Anda bisa membaca mungkin ribuan ulasannya melalui berbagaii link di Google. Dan hampir semuanya sepakat: dipotret dari sudut manapun, selalu eye-catching (menarik dilihat).
Artikel ini hanya tertarik mengulas sisi pewarnaannya saja.
Lima kubah utamanya, plus dua kubah kecilnya, dicat dengan warna merah hati atau merah marun.
Pertanyaannya, bolehkah atau tabukah jika sebuah masjid diwarnai-dicat dengan warna dasar merah?
Sependek pengetahuan saya, tidak ada satupun ayat Quran ataupun Sunnah (Hadits) Nabi yang menegaskan bahwa bangunan fisik sebuah masjid harus berwarna tertentu: putih, hitam, hijau, biru, ungu, jingga dan seterusnya.
Memang dalam sejarah arsitektur Islam di Nusantara, sebagian besar bangunan masjid berwarna dasar putih atau krem atau hijau.
Secara spiritual, dan ini yang penting, nilai dan bobot ketulusan pembangunan sebuah masjid bukan ditentukan arsitektur dan warnanya, tetapi apakah masjid itu mampu membuat jemaahnya merasa nyaman ketika berada di dalam masjid: jemaah merasa seperti ikan dalam air, bukan seperti burung dalam sangkar. Untuk hal yang satu ini, belum tahu juga karena saya memang belum pernah ke Meulaboh.
Lebih jauh, sebagai catatan, warna yang menjadi legasi sejarah Islam justru warna hitam. Panji yang biasa disebut bendera pasukan tentara Islam justru berwarna dasar hitam dengan tulisan kaligrafi kalimat syahadat yang berwarna putih.

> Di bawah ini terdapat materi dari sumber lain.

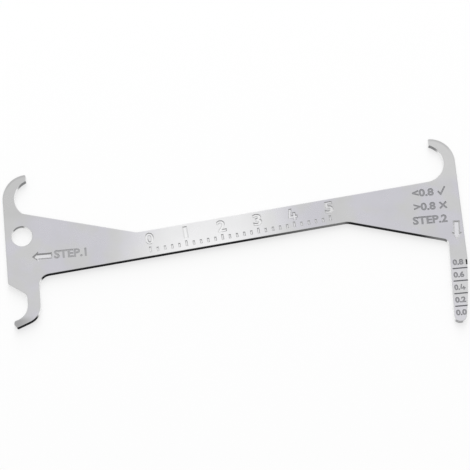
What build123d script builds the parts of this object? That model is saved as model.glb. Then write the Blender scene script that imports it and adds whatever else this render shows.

Tapi sejauh ini, kayaknya belum ada tuh masjid yang menjadikan hitam sebagai warna dasarnya. Barangkali karena khawatir dituding merujuk pada asumsi atau kesan buruk warna hitam (yang tidak selamanya benar). Sekedar perbandingan, menurut catatan para dealer kendaraan, warna mobil paling laris di Indonesia adalah warna hitam.